Buddhist ritual

Ritual only occupies a minor role within both Buddhist and Daoist studies. But more than in Daoist studies, Buddhist studies are dominated by institutions—the major temples.

As to folk ritual, scholars’ focus on household Daoists is natural, but where we can find household groups of Buddhist ritual specialists, they are of equal interest, and their ritual practice may be rather similar. From my In search of the folk Daoists (pp.5–6):

 Locally the distinction between Buddhist and Daoist temples may be rather academic; but for what it’s worth, Buddhist temples were far more common than Daoist ones, as shown in imperial and republican county gazetteers.
This, along with the fact that in most areas until the 1950s, Buddhists performed folk rituals just as much as Daoists, may make the far greater proportion of Daoists oover Buddhist ritual specialists seem rather strange. But it’s not. The Buddhists worked mainly from their temples, and the 20th-century waves of laicization and temple destruction were certainly more of a blow to the Buddhists than to the Daoists. The Buddhists perhaps tended to cater more for elite patrons, and were less able to survive during times of economic recession; state policies of the 1950s came as a double blow to them, as apart from laicizations and temple destruction, their former patrons also vanished. Conversely, the Daoists had long lay and household traditions, alongside any institutional base; they were more adaptable to local religious life, more all-embracing. The difficulty of regulating them has always been their hidden strength.
Thus my scope of groups performing complex liturgical/ritual sequences notionally subsumes occupational groups of Buddhists. Though Daoists dominate the rural ritual scene, Buddhist ritual specialists may also perform similar rituals; below I mention groups in central Shanxi, south Shaanxi, and central Hebei—and for southeast China, we have some material for the Hokkien and Hakka areas.

Buddhist and Daoist rituals have been interacting for over 1,500 years. An obvious instance is the Flaming Mouth (yankou) ritual. The Li family ritual repertoire contains many Buddhist elements (Daoist priests of the Li family, index). The toolbox required to study the two is similar; we shouldn’t compartmentalise our studies.

Field reports on local ritual in south China do sometimes feature household Buddhist groups—notably in east Guangdong and Jiangxi—where the picture is complex, with “Buddhist Daoists” and “Daoist Buddhists” (see e.g. Overmyer, Ethnography in China today, pp.109–16, 338–40). For north China, I mentioned in passing a Buddhist band in Daixian county near Wutaishan (further detail here). I’ll add the occasional page on other local Buddhist ritual traditions as I find material—such as Zuoyun county in north Shanxi, and Yangxian in south Shaanxi.
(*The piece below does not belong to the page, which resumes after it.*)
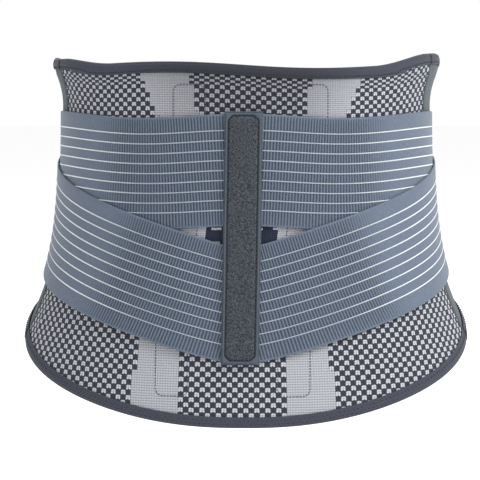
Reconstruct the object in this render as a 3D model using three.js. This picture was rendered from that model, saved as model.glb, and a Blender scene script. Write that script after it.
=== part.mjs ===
// Lumbar support belt, closed round a waist. Millimetres, +Z up, the wearer's back towards -Y,
// the origin on the body's axis at the height of the belt's lowest edge.
import * as THREE from "three";

// The waist that the belt is closed round
const waistHalfWidth = 132.75;
const hipFlare = 51.5; // added to the half width at the hips
const hipHeight = 64.5;
const hipBlend = 30.2;
const ribFlare = 10.8; // added to the half width at the ribs
const ribStart = 225;
const ribEnd = 262;
const backDepth = 106; // from the axis to the small of the back
const backHipDepth = 22;
const backHipHeight = 72;
const backHipBlend = 28;
const frontDepth = 92;
const frontHipDepth = 12;
const frontHipHeight = 90;
const frontHipBlend = 35;
const roundness = 2.12; // exponent of the cross-section's superellipse

// Outline of the belt, to the outer edges of its bindings
const knitAboveStrip = 33; // from the centre strip's top to the belt's top edge
const sideRise = 6;
const frontDrop = 23;
const bottomSweep = 70; // how fast the lower edge rises round the hips
const bottomLimit = 90; // the height that it levels out at in front
const seamTopAngle = 74; // side seam, in degrees from the middle of the back
const seamBottomAngle = 80;
const frontOverlap = 34; // each front panel passes the middle by this much
const rampEndArc = 42; // the over-panel has risen onto the under-panel here
const rampLength = 24;

// Thicknesses and clearances, from the skin outwards
const skinGap = 0.1;
const liningThickness = 0.5;
const stayThickness = 1.0;
const layerGap = 0.4; // between flat layers
const facetGap = 0.5; // between layers whose facets cross
const knitThickness = 2.0;
const frontThickness = 2.6;
const tapeThickness = 0.9;
const strapThickness = 1.4;
const stripBaseThickness = 1.0;
const velourThickness = 1.5;
const hookThickness = 1.0;
const loopThickness = 0.8;
const seamHalfGap = 0.35;

// Widths
const strapWidth = 80;
const stripWidth = 28;
const velourInset = 1.2;
const stripBottom = 44;
const stripTopMargin = 1.7; // the strip passes the straps' outer edges by these
const stripBottomMargin = 3;
const strapWindow = 15.3; // between the two straps at the middle of the back
const stripMiddleGap = 1.2; // between the strap ends under the strip
const topBindingHeight = 8.5;
const bottomBindingHeight = 7.8;
const endBindingWidth = 9;
const seamTapeWidth = 9;
const stayWidth = 11;
const pocketWidth = 28;
const pocketBottom = 22;
const pocketTopMargin = 10; // from the belt's top edge
const pocketArcTop = 46; // from the middle of the back to the middle of the pocket
const pocketArcBottom = 39;
const tipLength = 6;
const tipWidth = 12;
const frontStayLength = 110;
const frontPocketWidth = 22;
const frontStayArc = 86; // from the middle of the front
const tabLength = 34;
const tabArc = 72; // from the middle of the front to the tab's free end
const tabHeight = 74;
const peelAngle = 104; // where the front straps lift off, in degrees from the middle of the back
const labelWidth = 24;
const labelHeight = 36;

// Strap routes: heights of the centre lines
const upperStrapDip = 3.3;
const upperDipAngle = 76;
const lowerStrapRise = 47;
const lowerRiseStart = 5;
const lowerRiseEnd = 76;
const lowerRisePower = 1.15;
const strapMeetHeight = 162;
const strapMeetAngle = 136;
const upperBendAngle = 80;
const strapStackStart = 9; // the lower strap climbs onto the upper one between these angles
const strapStackEnd = 22;

const columnLength = 13.8;
const tabColumnLength = 3.5;
const rowStep = 8.5;
const strapRowStep = 18;
const waistHeight = 162; // where arcs along the front are measured

// Heights worked out from the straps, from the bottom up
const lowerStrapHeight = stripBottom + stripBottomMargin + strapWidth / 2;
const upperStrapHeight = lowerStrapHeight + strapWidth + strapWindow;
const stripTop = upperStrapHeight + strapWidth / 2 + stripTopMargin;
const backTop = stripTop + knitAboveStrip;
const pocketTop = backTop - pocketTopMargin;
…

And of course there is plenty of work on the rituals of Buddhist temple monks, notably for old Beijing, and around Xi’an. In both places, there was interaction between the temples and folk ritual specialists—notably on the Hebei plain, where there are still many amateur associations performing rituals transmitted from former temple monks. So that is a more common scenario than occupational groups of household Buddhist ritual specialists.